A senior US envoy said Friday the only way to get nuclear North Korea to disarm is for nations to "close ranks" and demand it.

The US envoy on North Korea, Glyn Davies, said Washington is not averse to talking with Pyongyang. But he said the bar for resumed engagement is higher after the North scuttled an aid-for-disarmament deal more than a year ago, then conducted long-range rocket and nuclear tests and issued threats.

His comments at the Wilson Center think tank underscore the difficulty of resolving the standoff on the divided Korean Peninsula and persuading the North to roll back a nuclear program it's determined to keep.

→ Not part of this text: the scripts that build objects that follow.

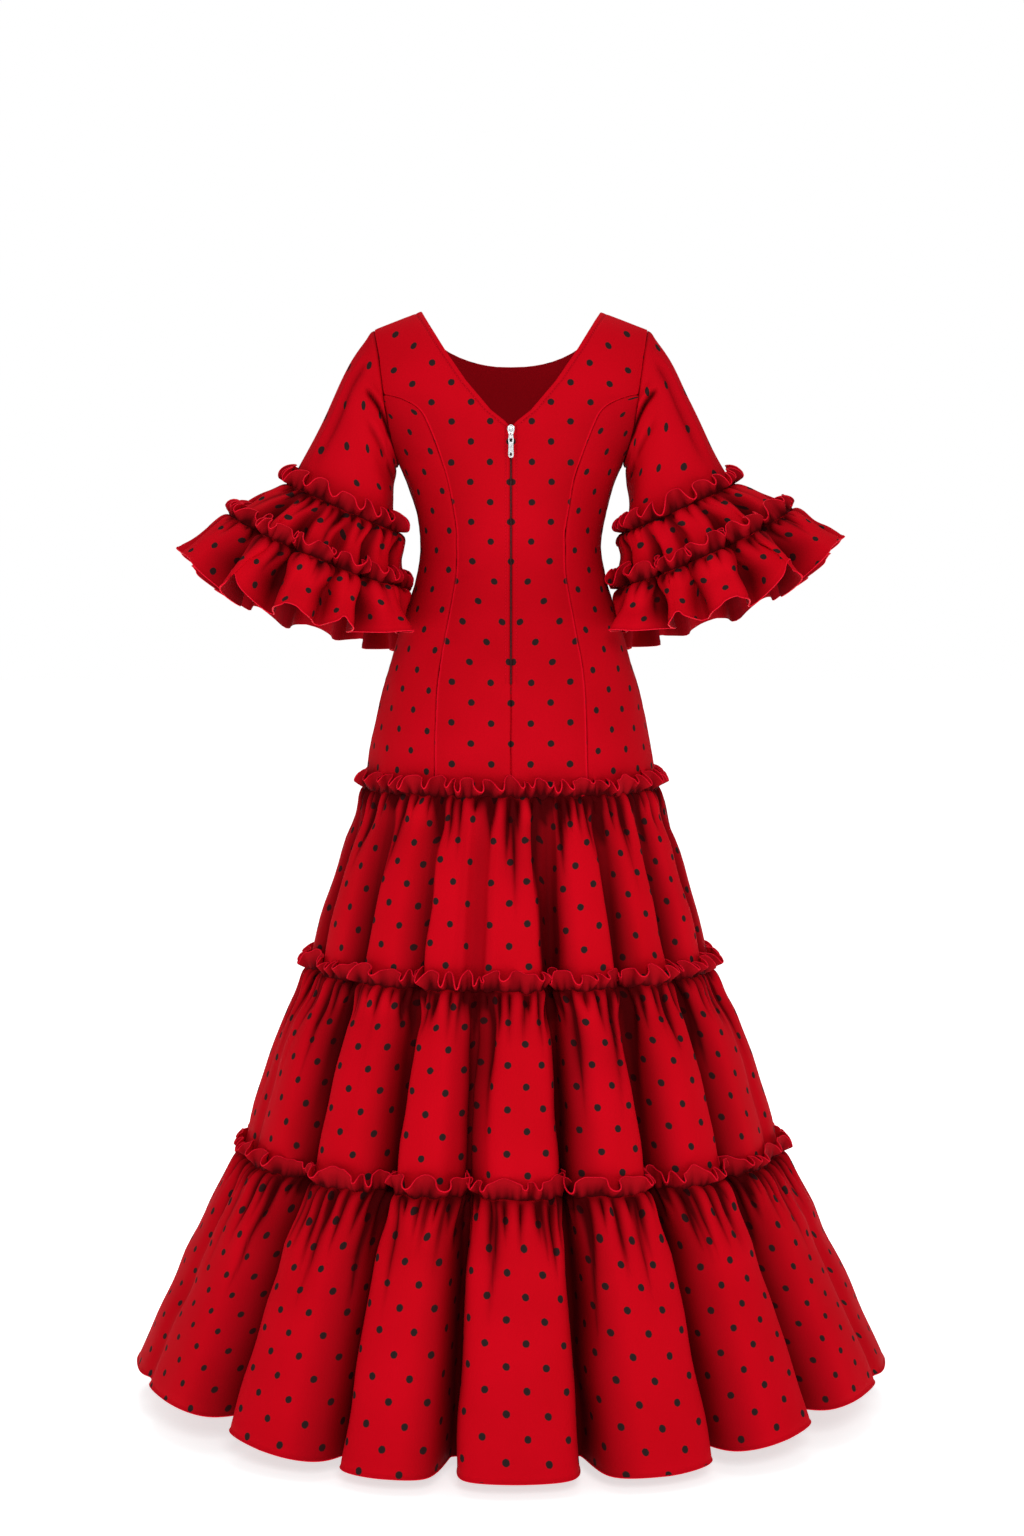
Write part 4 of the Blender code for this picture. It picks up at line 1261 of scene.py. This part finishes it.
def folded_rings(rings, turns, side, lifts):
    """The rings with their folds, whose lips lean over the valleys and whose crests swing up at the hem."""
    near, depth, toward, share = flounce_folds(turns)
    grids = np.array([ring_points(ring, turns, share, side, lift) for ring, lift in zip(rings, lifts)])
    folds = np.array([ring.fold for ring in rings])[:, None]
    leaning = folds * (0.30 + 0.30 * bump(np.degrees(turns) % 360 - 61, 9))
    lean = lip(near, 0.20, toward, depth)[None] * leaning
    return grids - unit(chord(grids, 2, 1)) * (-side) * lean[..., None]


# How the lower flounce's hem swings up and out, sinks, and leans in, as (reach, degrees, width).
HEM_SWINGS = ((0.0150, 67, 9), (0.0040, 90, 8), (0.0060, 111, 9))
HEM_SINKS = ((0.0080, 54, 7), (0.0060, 140, 18), (0.0100, 322, 26), (0.0140, 219, 18))
HEM_LEANS = ((0.0180, 141, 11),)


def bumps(degrees, table):
    return sum(reach * bump(degrees - angle, width) for reach, angle, width in table)


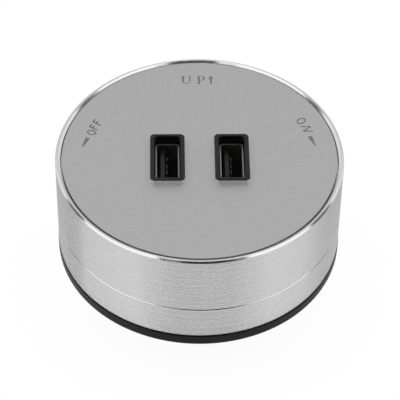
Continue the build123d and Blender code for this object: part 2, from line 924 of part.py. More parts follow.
bobbin_width = core_leg + 2 * window_width - 2 * core_play
bobbin_bottom = core_bottom + core_yoke + core_play
bobbin_height = core_height - 2 * core_yoke - 2 * core_play
rail_width = (bobbin_width - core_depth) / 2 - core_play
with BuildPart() as transformer_bobbin:
    with BuildSketch(Plane((0, transformer_place, bobbin_bottom))):
        RectangleRounded(bobbin_width, bobbin_width, core_leg / 2)
    extrude(amount=bobbin_wall)
    with BuildSketch(Plane((0, transformer_place, bobbin_bottom + bobbin_height - bobbin_wall))):
        RectangleRounded(bobbin_width, bobbin_width, core_leg / 2)
    extrude(amount=bobbin_wall)
    with BuildSketch(Plane((0, transformer_place, bobbin_bottom))):
        Rectangle(core_leg + 2 * core_play + 2 * bobbin_wall, core_depth + 2 * core_play + 2 * bobbin_wall)
    extrude(amount=bobbin_height)
    with BuildSketch(Plane((0, transformer_place, bobbin_bottom))):
        Rectangle(core_leg + 2 * core_play, core_depth + 2 * core_play)
    extrude(amount=bobbin_height, mode=Mode.SUBTRACT)
    with BuildSketch(Plane((0, transformer_place, board_top))):
        with GridLocations(0, bobbin_width - rail_width, 1, 2):
            Rectangle(bobbin_width, rail_width)
    extrude(amount=bobbin_bottom + bobbin_wall - board_top)
write(transformer_bobbin, "transformer_bobbin")

with BuildPart() as transformer_winding:
    with BuildSketch(Plane((0, transformer_place, bobbin_bottom + bobbin_wall))):
        RectangleRounded(
            bobbin_width - bobbin_wall,
            bobbin_width - bobbin_wall,
            core_leg,
        )
        Rectangle(
            core_leg + 2 * core_play + 2 * bobbin_wall,
            core_depth + 2 * core_play + 2 * bobbin_wall,
            mode=Mode.SUBTRACT,
        )
    extrude(amount=bobbin_height - 2 * bobbin_wall)
write(transformer_winding, "transformer_winding")


def can(radius, length):
    """Capacitor can standing on Z = 0, with a crimped bead near its foot."""
    bead = radius / 8
    return turned(
        [
            (0, 0),
            (radius - bead, 0),
            (radius, bead),
            (radius, 2 * bead),
            (radius - bead, 3 * bead),
            (radius, 4 * bead),
            (radius, length - bead),
            (radius - bead, length),
            (0, length),
        ]
    )


# Bulk capacitor, lying beside the left socket
with BuildPart() as bulk_capacitor:
    with Locations(
        Plane(
            origin=(-side_place, socket_offset - bulk_length / 2, board_top + bulk_radius),
            x_dir=(1, 0, 0),
            z_dir=(0, 1, 0),
        )
    ):
        add(can(bulk_radius, bulk_length))
write(bulk_capacitor, "bulk_capacitor")

# Two output capacitors, standing beside the right socket
with BuildPart() as output_capacitors:
    with Locations(Plane((side_place, socket_offset, board_top))):
        with GridLocations(0, 2 * output_radius + part_gap, 1, 2):
            add(can(output_radius, output_height))
write(output_capacitors, "output_capacitors")

# Safety capacitor: a lens-shaped disc on edge, behind the transformer
with BuildPart() as safety_capacitor:
    with Locations(
        Plane(
            origin=(0, transformer_place + core_width / 2 + disc_thickness, board_top + disc_radius),
            x_dir=(1, 0, 0),
            z_dir=(0, 1, 0),
        )
    ):
        add(
            turned(
                [
                    (0, 0),
                    (disc_radius - disc_thickness / 2, 0),
                    (disc_radius, disc_thickness / 2),
                    (disc_radius - disc_thickness / 2, disc_thickness),
                    (0, disc_thickness),
                ]
            )
        )
write(safety_capacitor, "safety_capacitor")

# Choke: a drum core with its winding, and beside it the fuse
with BuildPart() as choke:
    with Locations(Plane((front_spread, front_place, board_top))):
        add(
            turned(
                [
                    (0, 0),
                    (choke_radius, 0),
                    (choke_radius, choke_flange),
                    (choke_radius - choke_flange / 2, choke_flange),
                    (choke_radius - choke_flange / 2, choke_height - choke_flange),
                    (choke_radius, choke_height - choke_flange),
                    (choke_radius, choke_height),
                    (0, choke_height),
                ]
            )
        )
write(choke, "choke")

with BuildPart() as fuse:
    with Locations(Plane((-front_spread, front_place, board_top))):
        Cylinder(fuse_radius, fuse_height, align=(Align.CENTER, Align.CENTER, Align.MIN))
    fillet(fuse.edges().sort_by(Axis.Z)[-1], fuse_radius / 8)
write(fuse, "fuse")

# Bridge rectifier and the two control chips, flat on the board
with BuildPart() as bridge_rectifier:
    with BuildSketch(Plane((0, front_place + chip_length, board_top))):
        Rectangle(chip_width, chip_length)
    extrude(amount=rectifier_height, taper=5)
write(bridge_rectifier, "bridge_rectifier")

with BuildPart() as control_chips:
    with BuildSketch(Plane((0, chip_place, board_top))):
        with GridLocations(chip_width + part_gap, 0, 2, 1):
            Rectangle(chip_width, chip_length)
    extrude(amount=chip_height, taper=5)
write(control_chips, "control_chips")
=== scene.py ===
"""Looks of a twist-lock power-track adapter: turned aluminium puck, blasted face, two USB-A sockets."""

import logging
import math
from dataclasses import dataclass, field
from enum import Enum

import bpy
import numpy as np
from mathutils import Matrix, Vector

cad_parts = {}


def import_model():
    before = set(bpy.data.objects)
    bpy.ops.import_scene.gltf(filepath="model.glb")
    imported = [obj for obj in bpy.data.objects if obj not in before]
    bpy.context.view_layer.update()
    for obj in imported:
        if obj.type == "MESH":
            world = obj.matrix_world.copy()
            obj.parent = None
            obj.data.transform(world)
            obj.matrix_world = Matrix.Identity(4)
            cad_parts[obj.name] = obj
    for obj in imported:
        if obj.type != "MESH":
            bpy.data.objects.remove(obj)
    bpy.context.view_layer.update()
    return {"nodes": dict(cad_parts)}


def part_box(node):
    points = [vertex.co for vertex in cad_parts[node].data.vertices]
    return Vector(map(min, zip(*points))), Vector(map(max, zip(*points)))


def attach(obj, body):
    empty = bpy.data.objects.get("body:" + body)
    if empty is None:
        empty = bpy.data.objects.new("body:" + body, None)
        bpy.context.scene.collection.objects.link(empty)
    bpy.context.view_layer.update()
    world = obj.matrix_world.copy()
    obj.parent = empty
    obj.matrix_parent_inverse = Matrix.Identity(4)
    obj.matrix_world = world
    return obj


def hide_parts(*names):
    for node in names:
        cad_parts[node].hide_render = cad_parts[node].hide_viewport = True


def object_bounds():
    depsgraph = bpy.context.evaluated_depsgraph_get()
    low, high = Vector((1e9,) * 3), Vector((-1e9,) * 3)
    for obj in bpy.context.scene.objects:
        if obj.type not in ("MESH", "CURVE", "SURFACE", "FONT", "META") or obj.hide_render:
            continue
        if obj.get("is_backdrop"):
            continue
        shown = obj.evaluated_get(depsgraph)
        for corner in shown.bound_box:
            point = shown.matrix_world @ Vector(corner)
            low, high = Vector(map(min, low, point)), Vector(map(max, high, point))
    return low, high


log = logging.getLogger("adapter")

MM = 0.001

# Sockets of a Mix node that carry colours: its others have the same names
MIX_FIRST, MIX_SECOND, MIX_RESULT = 6, 7, 2

# Units that a wave of Blender's wave texture takes at scale 1
WAVE_UNITS = math.tau / 20


class Body(Enum):
    """Bodies of the frame that a piece can ride on."""

    BASE = "base"
    HEAD = "head"


class Hand(Enum):
    """The two USB sockets, as seen with the UP arrow away from the reader."""

    LEFT = "left"
    RIGHT = "right"


# Colours, nodes and finishes


def linear(colour: str) -> tuple[float, float, float, float]:
    """Turn an sRGB hex colour into linear RGBA.

    Args:
        colour: Colour such as "#c8c8c8".

    Returns:
        Four channels, with alpha 1.
    """
    srgb = np.array([int(colour[i : i + 2], 16) for i in (1, 3, 5)]) / 255
    rgb = np.where(srgb <= 0.04045, srgb / 12.92, ((srgb + 0.055) / 1.055) ** 2.4)
    return (*(float(channel) for channel in rgb), 1.0)


def add_node(
    tree: bpy.types.NodeTree, kind: str, inputs: dict | None = None, **settings: object
) -> bpy.types.Node:
    """Add one node to a tree, with its settings and links.

    Args:
        tree: Node tree of a material or of the world.
        kind: Class of the node, such as "ShaderNodeMath".
        inputs: Socket name or index, and the value or the other node's output that it takes.
        **settings: Properties of the node.

    Returns:
        The new node.
    """
    node = tree.nodes.new(kind)
    for key, value in settings.items():
        setattr(node, key, value)
    for key, value in (inputs or {}).items():
        if isinstance(value, bpy.types.NodeSocket):
            tree.links.new(value, node.inputs[key])
        else:
            node.inputs[key].default_value = value
    return node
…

While tensions have eased in recent months as the North has toned down its provocative rhetoric, its initial efforts at patching up relations with rival South Korea are off to a rocky start. A much-anticipated meeting this week on resuming economic cooperation and reunions of divided families was felled at the last minute by a protocol dispute.

Davies criticised what he described as the North Korea's "gamesmanship" in its dealings with the South. He also said the North has moved rapidly away from showing interest in discussing its nuclear program.

He said US would not accept North Korea as a nuclear state nor reward it for "absence of bad behavior."

The key to a diplomatic solution, he said, is for the US and North Korea's four neighbors involved in long-stalled nuclear negotiations with Pyongyang to send a unified message - that it must live up to previous commitments to denuclearise. He said there is a growing international consensus against the North's nuclear ambitions.

"We have every expectation that Beijing will use its special relationship with the DPRK to encourage Pyongyang to choose a different path,'' he said, referring to the North's formal name, the Democratic People's Republic of Korea.

At a California summit last weekend, President Barack Obama and China's President Xi Jinping expressed common cause on North Korea. That is sign of Beijing's annoyance at the provocations by Pyongyang and its intent to ramp up production of nuclear bomb fuel. But it remains to be seen whether the rival world powers can agree on further action.

China, the North's only major ally, has supported tougher UN sanctions and has taken steps to impede Pyongyang's ability to get foreign exchange. But China has not severed economic and trade ties that have mushroomed in recent years and allowed the North's elite unprecedented access to consumer goods.

South Korea's President Park Geun-hye, who is under pressure at home to improve ties with North Korea, will meet with Xi in Beijing late this month. Davies said he expects her to discuss with the Chinese leader how best to deal with the North Korean threat and how to improve inter-Korean relations.